Addison DeWit is the one who shines a light on the ridiculous pettiness that is career advancement in show business. Nowhere does he highlight this than in the movie’s most serendipitous moment when he arrives at a dinner party thrown by Margo with none other than Marilyn Monroe on his arm. Still in the infancy of her career and having nothing than a brief cameo in this movie it is with some astonishment to see her steal the scene from everyone else in the room. Even though Bette Davis at least is able to hold her own in this scene with the best line of the party (“Fasten your seatbelts. It’s going to be a bumpy night”) Monroe commands the room with her already firmly established air of breathy ditziness (and a sure example that it takes a very intelligent person to play someone that dumb believably). She only seems to highlight why it is unbelievable that in this movie’s universe we are to believe Eve Harrington is its rising star.
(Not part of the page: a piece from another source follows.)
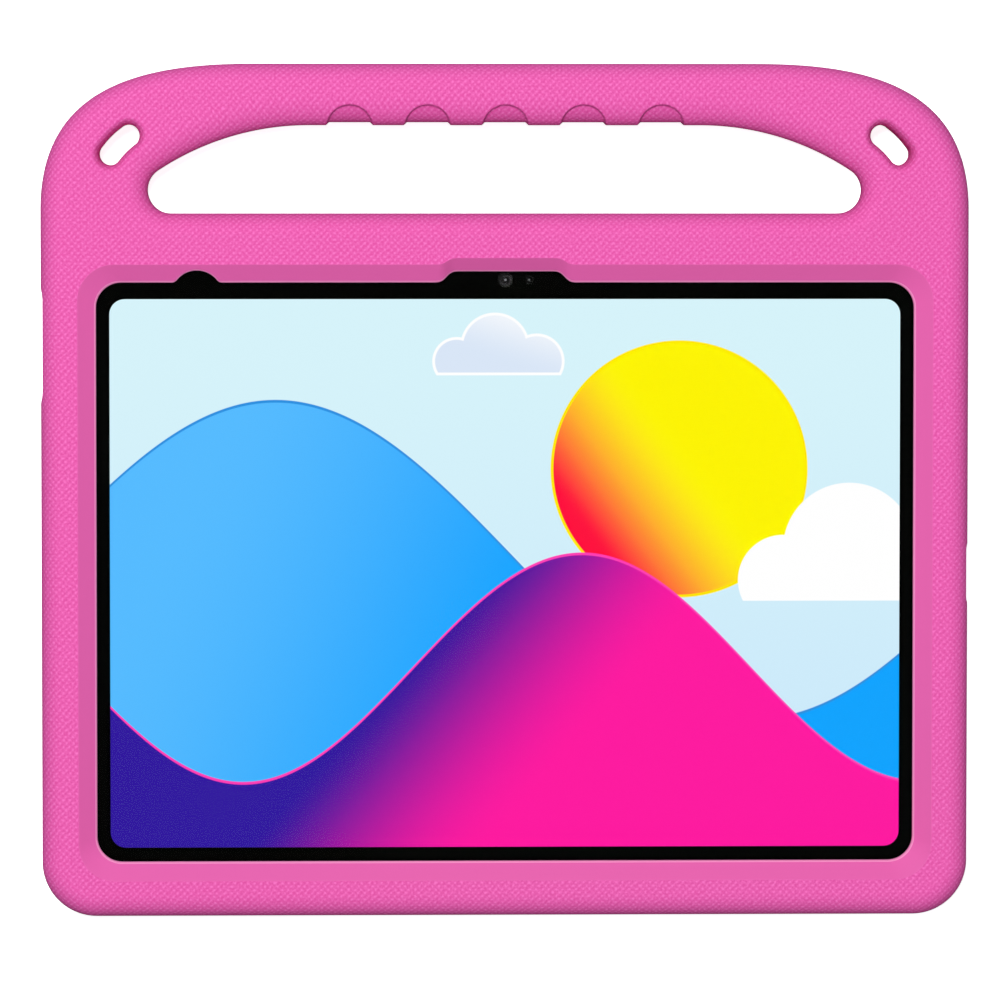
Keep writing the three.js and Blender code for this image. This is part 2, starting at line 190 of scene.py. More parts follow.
def smoothShade(obj, angle):
    obj.data.shade_smooth()
    obj.data.set_sharp_from_angle(angle=math.radians(angle))


# side faces between rings of equally many points, each given by its first index;
# the points run counter-clockwise as seen from the last ring
def bridge(rings):
    faces = []
    count = rings[1] - rings[0]
    for low, high in zip(rings, rings[1:]):
        for i in range(count):
            j = (i + 1) % count
            faces.append((low + i, low + j, high + j, high + i))
    return faces


# points, faces and their materials for a closed body through [(height, ring)], from low to high
def loft(levels, bandMaterials=None):
    count = len(levels[0][1])
    points = np.concatenate([np.column_stack([ring, np.full(count, height)]) for height, ring in levels])
    faces = bridge([i * count for i in range(len(levels))])
    last = (len(levels) - 1) * count
    faces.append(tuple(range(count))[::-1])
    faces.append(tuple(range(last, last + count)))
    bands = bandMaterials or [0] * (len(levels) - 1)
    return points, faces, list(np.repeat(bands, count)) + [bands[0], bands[-1]]


# a turned body through [(radius, height)]
def lathe(profile, centre, steps, bandMaterials=None):
    return loft([(height, circle(centre, radius, steps)) for radius, height in profile], bandMaterials)


def circle(centre, radius, steps):
    angles = 2 * math.pi * np.arange(steps) / steps
    return np.stack([centre[0] + radius * np.cos(angles), centre[1] + radius * np.sin(angles)], 1)


# heights and growth of a cutter that opens with a quarter round at a face; out is 1 or -1
def mouth(face, out, radius, steps, depth=None):
    depth = depth or radius
    levels = []
    for i in range(steps + 1):
        angle = math.pi / 2 * i / steps
        levels.append((face - out * depth * (1 - math.sin(angle)), radius * (1 - math.cos(angle))))
    levels.append((face + out * caseSizes["cutterReach"], radius))
    return levels if out > 0 else levels[::-1]


# a body made along Z turned to run along X: its own x goes along Y and its y along Z
def turnedToSide(points, side):
    return np.stack([side * points[:, 2], side * points[:, 0], points[:, 1]], 1)


caseSizes = {
    "edgeRound": 6.5,
    "edgeSteps": {"outline": (16, 2), "opening": (40, 10)},  # round the edge, down the wall
    "outlineStep": 1.0,
    "lowerCorner": 15.7,
    "upperCorner": (61.1, 41.9),
    "upperCornerPull": (32.2, 35.4),  # how far the corner's curve follows the top and the side
    "gripHeight": 17.6,
    "openingHeight": 25.28,
    "openingInset": 30.65,
    "openingEnd": 6.7,
    "openingShoulder": 78.5,
    "gripSpread": 0.3,  # how much wider the grip is rounded underneath than the other edges
    "groove": {"count": 5, "pitch": 22.33, "radius": 6.8, "depth": 0.85, "wall": 0.85, "rise": 0.8},
    "slot": {"insetX": 22.45, "insetY": 23.07, "length": 13.75, "width": 6.3,
             "bend": 24, "turn": 45, "edge": 2.3, "edgeDepth": 5.4},
    "lipCover": 7.0,
    "lipCoverTop": 6.1,
    "pocketGap": 0.3,
    "pocketCorner": 15.6,
    "windowDepth": 0.5,  # how far the window is cut below the glass
    "cutterReach": 3.0,  # how far each cutter stands out of the foam
    "lipEdge": 1.2,
    "lipEdgeRound": 0.8,
    "bevelWidth": 5.2,
    "bevelEdgeRound": 0.3,
    "windowCorner": (7.2, 10.5),  # at the lip's edge and at the front face
    "notchWidth": (40.0, 27.8),  # base and crest
    "notchRise": (3.18, 1.88),  # at the lip's edge and at the front face
    "scallop": {"inset": 44.8, "radius": 7.3, "rise": 3.5, "footRound": 1.9, "rim": 0.35},
    "keyCutout": {"length": 30.4, "height": 8.4, "corner": 2.2, "flare": 1.8, "inset": 24.1},
    "portCutout": {"length": 15.5, "height": 8.6, "corner": 1.2, "flare": 1.2},
    "soundSlot": {"length": 16, "height": 3, "corner": 1.5, "flare": 0, "offset": 34},
    "cameraHole": {"radius": 12, "flare": 2.0, "inset": 16.8},
    "gripStep": 0.24,  # mesh spacing along the grip, where the grooves are pressed in
}
caseLow, caseHigh = boxMm("case_body")
tabletLow, tabletHigh = boxMm("tablet_housing")
caseSide, caseTop, caseBottom, caseFront = caseHigh[0], caseHigh[1], caseLow[1], caseHigh[2]
glassTop = boxMm("tablet_glass")[1][2]
tabletMiddle = (tabletLow[1] + tabletHigh[1]) / 2
tabletMidDepth = (tabletLow[2] + glassTop) / 2
openingTop = caseTop - caseSizes["gripHeight"]
openingBottom = openingTop - caseSizes["openingHeight"]


def caseOutline(step):
    sizes = caseSizes
    r = sizes["lowerCorner"]
    cornerX = caseSide - sizes["upperCorner"][0]
    cornerY = caseTop - sizes["upperCorner"][1]
    topPull, sidePull = sizes["upperCornerPull"]
    half = np.concatenate([
        line((0, caseBottom), (caseSide - r, caseBottom), 8),
        arc((caseSide - r, caseBottom + r), r, -90, 0, step),
        line((caseSide, caseBottom + r), (caseSide, cornerY), 8),
        bezier((caseSide, cornerY), (caseSide, cornerY + sidePull),
               (cornerX + topPull, caseTop), (cornerX, caseTop), step),
        line((cornerX, caseTop), (0, caseTop), 8),
    ])
    other = half[1:][::-1] * (-1, 1)
    return np.concatenate([half, [(0, caseTop)], other])


# counter-clockwise; the long arcs touch the round ends inside and the flat grip above
def openingOutline(step):
    endRadius, shoulder = caseSizes["openingEnd"], caseSizes["openingShoulder"]
    endX = caseSide - caseSizes["openingInset"] - endRadius
    endY = openingBottom + endRadius
    arcY = openingTop - shoulder
    arcX = endX - math.sqrt((shoulder - endRadius) ** 2 - (endY - arcY) ** 2)
    join = math.degrees(math.atan2(endY - arcY, endX - arcX))
    half = np.concatenate([
        line((0, openingBottom), (endX, openingBottom), 6),
        arc((endX, endY), endRadius, -90, join, step * 2),
        arc((arcX, arcY), shoulder, join, 90, step * 4),
        line((arcX, openingTop), (0, openingTop), step),
    ])
    other = half[1:][::-1] * (-1, 1)
    return np.concatenate([half, [(0, openingTop)], other])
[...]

Joseph L. Mankiewicz’s direction is perfunctory, but that is because this is truly a writer’s movie. The true joy of this movie is in seeing its principal players snipe and scheme at one another with relish and abandon. And even though Eve seemingly gets the last word in by winning her awards, it is Margo who is ultimately triumphant. This is the rare Hollywood movie that allows an “aging” star to end in a place of empowerment, surrounded by friends, and content and confident in who she is now. In Davis’ own life, this turned out to be a fantasy as she would never perform in a role as great as Margo Channing and would be promptly ignored for most of the rest of her career (until she once again would expertly shine a light at Hollywood’s hypocrisies with 1962’s What Ever Happened to Baby Jane?), but All About Eve at least lets us imagine what her later career could’ve been if show business operated on anything resembling fairness.